Tuesday, November 8, 2011

The Idler, Wednesday,November 3, 2011

Bang, crash, whizz!

THIS COLUMN doesn't normally engage with rodents but a letter from a creature calling himself Water Rat, of La Lucia, provides an interesting angle on the whizzbang business of Diwali and Guy Fawkes.

On Wednesday last week, he says, anticipating that some neighbours would break the law by setting off fireworks, he plied himself with a soothing glass of red wine and dosed the four household pets with sedatives. One slightly inebriated Water Rat, one doped up Jack Russell and three very chilled cats then retired to the study to discuss the festivities.

"Purdey, a beautiful Persian, pointed out that turkeys dread Christmas and Einstein, an intellectual cat, expressed his opinion that encouraging children to burn effigies of a notorious political dissident on November 5 is barbaric. Slum Dog, the Jack Russell, muttered darkly that dogs abhor 'meat free Mondays'. But Elvis, whose au pair (cat parlance for Owner) frequently packs him off to cat shows in the local shopping mall, so knows about piped music, hit the nail on the head; he reckons the noise is collective revenge in anticipation of the upcoming auditory barrage of six weeks of Boney M!"

My guess is that Water Rat had more than that single glass of red wine.

 

Lawsuit

ANIMAL rights activists in America have brought a lawsuit against the chain of Sea World theme parks, citing the constitution's 13th Amendment which outlaws slavery. People for the Ethical Treatment of Animals (Peta) names five performing whales - Tilikum, Katina, Corky, Kasatka, and Ulises - as plaintiffs in the complaint.
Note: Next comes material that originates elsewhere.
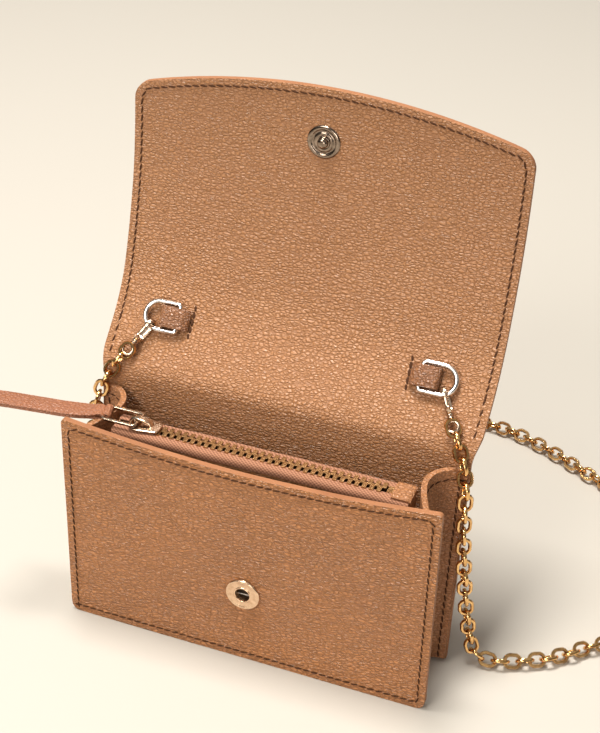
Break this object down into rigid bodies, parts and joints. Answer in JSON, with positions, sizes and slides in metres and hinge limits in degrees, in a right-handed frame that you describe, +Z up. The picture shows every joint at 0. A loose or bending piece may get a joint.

"All five were violently seized from the ocean and taken from their families as babies," says Peta president Ingrid Newkirk. "They are denied freedom and everything else that is natural and important to them while kept in small concrete tanks and reduced to performing stupid tricks." Peta wants the court to order their release.

Legal circles describe the action as frivolous and outrageous, but I'm not so sure. For too long humans have been subjecting animals to pointless and degrading activities – dogs sitting up and begging, or rolling over and dying for their country; budgies being forced to utter inanities like "Pretty Boy". Time for a class action in the Constitutional Court, I say. The only domestic animal that is truly free is the cat. It obeys nobody.

 

 

Time and motion

READER Tom Dennen, recently returned from his native United States, appears to have been putting in analysis of the workings of government. He sends in this example of the way things happen.

The goverment has a vast scrapyard of serviceable (but out-of-date) military vehicles out in the middle of nowhere.

Auditors raise a concern that, the vehicles being in working condition, somebody might steal them at night. A night watchman is needed. So the government creates the position and a person is hired.

 

Then the auditors question how the watchman can do his job without instruction. So a Planning Department is created and two people are hired - one to write the job description and one to do time-and-motion studies.
Then they creat a Quality Control Department to oversee the watchman's performance and hire two people - one to do the studies and one to write the reports.
Then they have the problem of a pay scale. So they create the positions of Time Keeper and Payroll Officer.
But who will be accountable for all these people?" An Administrative Section is created. It hires three people - an Administrative Officer, an Assistant Administrative Officer and a Legal Secretary. All the new these positions require the appropriate government salaries and benefits.

At year-end the auditors do a Return On Assets Managed (Roam) and conclud:

"We have had this organisation in operation for only one year and we are R180 000 over budget. We are now forced to cut back our overall costs."

So they lay off the night watchman.

It has the ring of truth.

Tailpiece

A SCIENCE graduate asks: "Why does it work?" An engineering graduate asks: "How does it work?" A business studies graduate asks: "How much will it cost?" A media studies graduate asks: "Do you want fries with that?"

 

Last word

There is no pleasure in having nothing to do; the fun is in having lots to do and not doing it.